Going back to my question, would it be stay as dx, or d3, in which case if it is d3, that is phyiscally meaningless, because d3=0, since 3 is a constant, and just further shows the need for the use of a dummy variable.

 

[Cyrus]

that is true, since you have an indefinite integral there, and the notation

$$\int f(x)dx$$


means do the definite integral from a to x of f(t)dt where a is some arbitrary constant (remember indefinite integrals are only defined up to constant.

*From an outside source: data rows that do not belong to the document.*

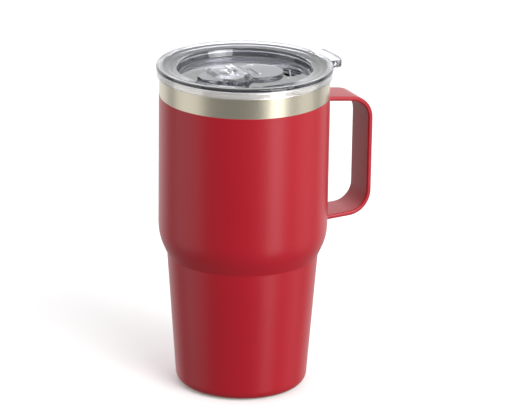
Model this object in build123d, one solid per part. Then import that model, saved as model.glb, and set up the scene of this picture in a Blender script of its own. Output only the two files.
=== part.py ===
from build123d import *
import math
import os

# Double-walled steel travel mug with a bent strap handle and a clear press-in lid.
# Millimetres. The origin is the centre of the base, +Z points up, and the handle, the lid's
# thumb tab and the slider's travel all lie along +X.

# ---- mug body ------------------------------------------------------------------------------
body_height = 183.0          # base to the top of the steel rim
mouth_radius = 47.0          # outside of the upper body
shoulder_step = 4.95         # how much narrower the lower body is at the foot of the shoulder
shoulder_foot_height = 76.5  # where the lower body meets the shoulder cone
shoulder_slope = 24.2        # degrees from vertical
lower_taper = 4.15           # degrees from vertical
shoulder_fillet = 30.0       # rounding at the top of the shoulder
neck_fillet = 3.0            # rounding at the foot of the shoulder
base_fillet = 5.5
rim_fillet = 1.3
shell_wall = 0.6
vacuum_gap = 2.9
liner_wall = 0.5
foot_flange = 9.0            # base corner to the edge of the hole in the foot
liner_floor_height = 7.5     # underside of the inner cup above the table
band_height = 15.1           # bare steel band between the rim and the coating
coat_thickness = 0.25
coat_start = 1.2             # the coating stops this far above the table

# ---- base pressings ------------------------------------------------------------------------
bottom_wall = 0.6
bottom_rise = 2.0            # how far the middle of the outer bottom is pressed up
bottom_land = 8.0            # width of its flat outer ring
liner_bottom_rise = 1.2
cover_wall = 0.4
cover_clearance = 0.3
evacuation_radius = 1.2
seal_radius = 2.6
seal_height = 1.2
getter_radius = 4.0
getter_height = 1.4
getter_offset = 12.0
clip_width = 3.0
clip_wall = 0.3
clip_foot = 2.5

# ---- handle --------------------------------------------------------------------------------
strap_width = 21.0
strap_thickness = 2.6
strap_edge = 1.0             # rounding of the strap's long edges
finger_gap = 25.2            # clear space between the body and the strap
handle_top_drop = 20.4       # rim down to the middle of the strap at its upper end
handle_low_rise = 5.3        # top of the shoulder up to the middle of the strap's lower end
arm_slope = 6.6              # degrees, the upper arm falls away from the body
low_arm_slope = 2.6          # degrees, the lower arm rises away from the body
strap_bend = 12.4            # bend radius at the middle of the strap
strap_root = 5.0             # the blank runs this far into the body before it is trimmed

# ---- lid -----------------------------------------------------------------------------------
flange_thickness = 2.2       # flange above the rim
flange_overhang = 2.0        # flange beyond the body
skirt_drop = 6.1             # height of the flange's outer wall
skirt_clearance = 0.4        # between the skirt and the body
flange_fillet = 1.2
skirt_draft = 0.4            # the skirt narrows this much towards its lower edge
lid_edge = 0.5               # rounding of the skirt's and the plug's lower edges
plug_clearance = 1.1         # between the plug and the liner
plug_wall = 2.0
plug_depth = 12.5            # below the rim
step_width = 3.5             # raised outer ring of the flange
step_height = 0.35
well_wall = 1.9              # wall between the well and the hollow behind it
well_top_inset = 9.5         # mouth's edge to the well's upper edge
well_draft = 1.0             # how much narrower the well is at its floor
well_depth = 6.3             # flange top to the well floor
well_edge_drop = 1.7         # the inner edge of the flange is this much lower
floor_thickness = 2.0
floor_fillet = 1.0
well_fillet = 1.0            # rounding of the well's upper edge
tab_reach = 6.3              # thumb tab beyond the flange
tab_half_width = 13.0
tab_thickness = 4.1
tab_corner = 3.0
tab_fillet = 0.8

# ---- gasket --------------------------------------------------------------------------------
gasket_height = 3.4
gasket_base = 1.0
gasket_drop = 6.6            # rim down to the top of the gasket
gasket_lip = 1.2             # thickness of each lip at its root
lip_clearance = 0.12         # lip tips to the liner

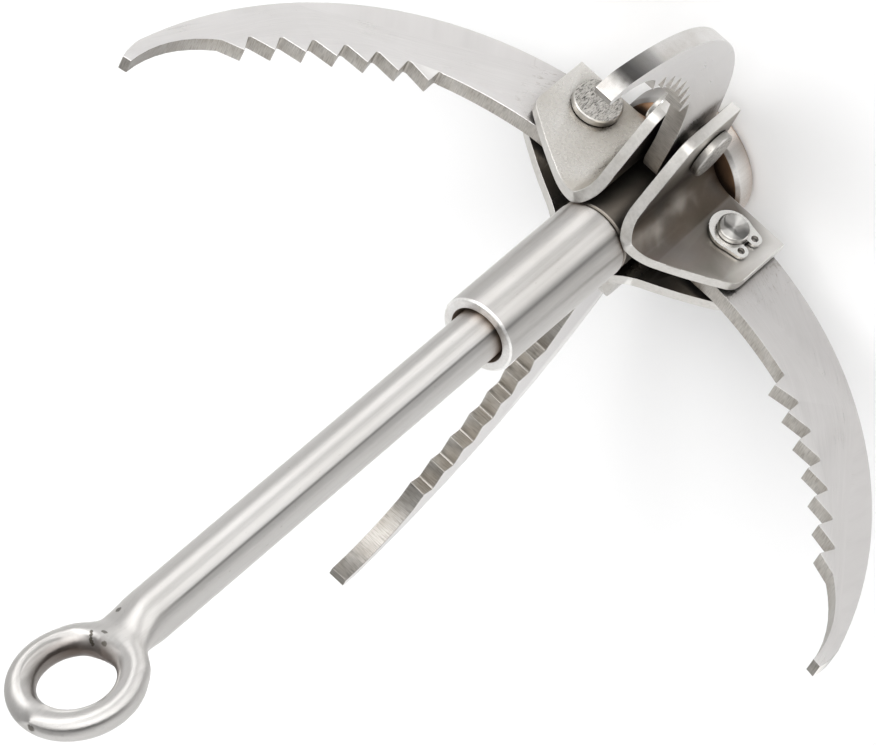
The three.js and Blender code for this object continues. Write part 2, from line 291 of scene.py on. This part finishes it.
# forging laps and pits near the eye: place and half-widths in millimetres, and how dark
LAP_DARK = (0.07, 0.06, 0.045)
LAP_EDGE, LAP_WOBBLE = (0.75, 1.1), 0.3
FORGING_MARKS = [
    ((4.54, -2.41, 195.63), (0.75, 0.75, 0.65), 0.75),
    ((-1.99, 0.73, 228.69), (0.90, 0.90, 0.60), 0.75),
    ((4.77, -2.38, 203.88), (0.40, 0.50, 0.45), 0.85),
    ((4.24, -2.37, 204.52), (0.40, 0.50, 0.45), 0.85),
    ((3.76, -1.97, 204.89), (0.40, 0.50, 0.45), 0.85),
    ((3.17, -1.63, 205.18), (0.40, 0.50, 0.45), 0.85),
    ((2.60, -1.49, 205.28), (0.36, 0.50, 0.40), 0.85),
    ((2.56, -3.77, 202.58), (0.80, 0.60, 0.40), 0.70),
    ((0.62, -3.60, 204.60), (0.75, 0.80, 0.45), 0.70),
]

# painted dark reflections as lines down the bar and the tube, and broad painted shade on the disc's rim:
# azimuth, half-widths of core and fringe in degrees, depth, top in metres
BAR_LINE = (-117.6, 0.5, 4.0, 0.62, 0.194)
TUBE_LINE = (-121.5, 0.5, 4.0, 0.55, 0.3)
RIM_LINE = (-12, 25, 62, 0.85, 0.1)
LINE_FADE = 0.012  # length over which a line runs out at its top

# rub marks where a claw's plate swings between the brackets: along the claw, they start, are full,
# begin to fade and end
RUBBED = (0.0195, 0.022, 0.027, 0.034)

# painted shade in the fold of the front-left bracket: how far it is darkened towards brown, by distance
# out from the shank's axis, and the browns it takes
FOLD_SHADE = [
    (0.0, 0.3), (0.0065, 0.55), (0.0095, 0.95), (0.012, 1.0), (0.016, 0.96), (0.020, 0.90), (0.0245, 0.72),
    (0.028, 0.48), (0.031, 0.30),
]
FOLD_SHADE_HUES = [(0.35, (0.155, 0.140, 0.115)), (0.5, (0.205, 0.175, 0.155)), (0.65, (0.215, 0.205, 0.205))]
FOLD_SHADE_WARP = 0.0035

# painted reflection on the smooth back of a claw: how light it is, by distance along it towards the tip,
# with a dark band and then a bright patch at the tip
PAINTED_BACK_REFLECTION = [
    (0.1200, 0.61), (0.1371, 0.61), (0.1391, 0.50), (0.1408, 0.34), (0.1429, 0.24), (0.1449, 0.20),
    (0.1468, 0.13), (0.1489, 0.08), (0.1509, 0.08), (0.1526, 0.21), (0.1542, 0.66), (0.1556, 0.98),
    (0.1600, 1.0),
]

# the same for the inner edge and the point, which are duller towards the tip
TIP_WEAR = [(0.110, 1.0), (0.135, 0.86), (0.148, 0.66), (0.160, 0.58)]
WEAR_AND_REFLECTION_TINT = (1, 0.985, 0.97)
WEAR_AND_REFLECTION_WARP = 0.0004

# painted shade: sheet near the disc is darker than sheet further up, between these heights
LOW_SHADE, LOW_HEIGHTS = (0.74, 0.725, 0.70), (0.008, 0.031)

# painted reflection: a turned end has this many bright sectors about its middle, with dark ones painted
# between them, where a small centre mark is left
PAINTED_GLOSS_SECTORS = 2
CENTRE_MARK = (0.0002, 0.0004)


# painted reflection and shade: darker along a band down a round piece at one azimuth, running out at its
# top
def painted_dark_line(n, colour, x, y, z, base, line):
    azimuth, core, fringe, depth, top = line
    away = n.math("SUBTRACT", n.math("ARCTAN2", y, x), math.radians(azimuth))
    away = n.math("ABSOLUTE", away)
    near = n.range(away, math.radians(core), math.radians(fringe), depth, 0.0)
    near = n.math("MULTIPLY", near, n.range(z, top - LINE_FADE, top, 1.0, 0.0))
    return n.mix(near, colour, times(base, 0.3))


def eye_scale(n, colour, at, cloud):
    """Brown scale left inside the eye, thickest on the side next to the neck."""
    away = n.vector("SUBTRACT", at, EYE_CENTRE)
    off = n.vector("DOT_PRODUCT", away, EYE_AXIS, "Value")
    reach = n.vector("LENGTH", away, None, "Value")
    r = n.math("SQRT", n.math("SUBTRACT", n.math("MULTIPLY", reach, reach), n.math("MULTIPLY", off, off)))
    r = n.math("ADD", r, n.spread(cloud, -SCALE_WOBBLE, SCALE_WOBBLE))
    height = n.vector("DOT_PRODUCT", away, EYE_UP, "Value")
    depth = n.range(height, *SCALE_HEIGHTS, *SCALE_DEPTHS)
    depth = n.math("MULTIPLY", n.range(r, *SCALE_REACH, 1.0, 0.0), depth)
    return n.mix(depth, colour, SCALE_BROWN)


def forging_marks(n, colour, at, marks):
    wobble = n.noise(at, (900, 900, 900), 2.0, 0.5)
    for spot, halves, depth in marks:
        scale = tuple(1 / (h * MM) for h in halves)
        shift = tuple(-p / h for p, h in zip(spot, halves))
        near = n.vector("LENGTH", n.scaled(at, scale, shift), None, "Value")
        edge = n.math("ADD", near, n.spread(wobble, -LAP_WOBBLE, LAP_WOBBLE))
        colour = n.mix(n.range(edge, *LAP_EDGE, depth, 0.0), colour, LAP_DARK)
    return colour


def round_bar(name, base, rough, line, eye=False):
    """Satin bar or tube about Z: fine rings left by polishing, and long faint streaks.
    eye adds what only the end with the eye has: its scale and its forging marks."""
    n = Surface(name)
    at = n.position()
    streaks = n.noise(at, (900, 900, 9), 3.0, 0.6)
    cloud = n.noise(at, (70, 70, 22), 4.0, 0.6)
    rings = n.noise(at, (25, 25, 5200), 2.0, 0.5)
    specks = n.noise(at, (1500, 1500, 700), 2.0, 0.5)
    x, y, z = n.split(at)
    colour = n.tones(streaks, base, [(0.25, 0.89), (0.5, 1), (0.75, 1.05)])
    colour = n.shade(colour, cloud, 0.3, 0.65, (0.90, 0.895, 0.885))
    colour = n.dotted(colour, specks, 0.70, 0.78, 0.25, (0.25, 0.22, 0.19))
    # painted shade, brownish, in hollows and where other parts come close
    colour = n.corner_shade(colour, 0.9, 0.0075, (0.42, 0.31, 0.23), 0.45, 0.90)
    # painted reflection of a dark edge as a line down the bar, or broad painted shade on the disc's rim
    colour = painted_dark_line(n, colour, x, y, z, base, line)
    if eye:
        colour = eye_scale(n, colour, at, cloud)
        colour = forging_marks(n, colour, at, FORGING_MARKS)
    gloss = n.gloss(rough, streaks, (-0.05, 0.05), cloud, (-0.03, 0.04))
    rings = n.math("MULTIPLY", rings, n.range(z, *RINGS_FADE, 1.0, 0.1))
    normal = n.bump(rings, 0.10, 0.00003)
    normal = n.bump(streaks, 0.10, 0.00003, normal)
    return n.finish(colour, gloss, normal, 1.0, "Z")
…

I believe you ment to say, $$\int f(t)dt$$, no?

 

[matt grime]

read the words out loud, what do they say?

 

[Cyrus]

you said the notation says to do the definite integral, but you have an indefinite integral right above it. Was the bottom part of your text where you said from a to x, referring to the equation above?

Actually, I provided an indefinite integral as well, i should have put:

$$\int^x_a f(t)dt$$


I re-read what you wrote, are you saying that:

$$\int f(x)dx= \int^x_a f(t)dt$$

I have not seen it expressed like this before, so it threw me off, sorry.

Makes sense, because the first integral would give you F(X) + C, and the second would give you F(X) - F(a), and so C= -F(a). Is that what you meant?

 

[matt grime]

yes, that is the relationship between indefinite and definte integrals.

 

[Cyrus]

As far as Crosson's post goes, would it actually be d3, or would it remain dx inside the integral? If it is infact, d3, then this is meaningless, and should give more reason as to why we need the dummy variable.

 

[Cyrus]

Any thoughts on that? The more I think about it the more it seems that crosson is right that it indeed would be d3, and that would be zero, since x takes on a constant value, and there is no change, so no "dx".

 

[matt grime]

Errm, no one's commented on it 'cos d3 is meaningless.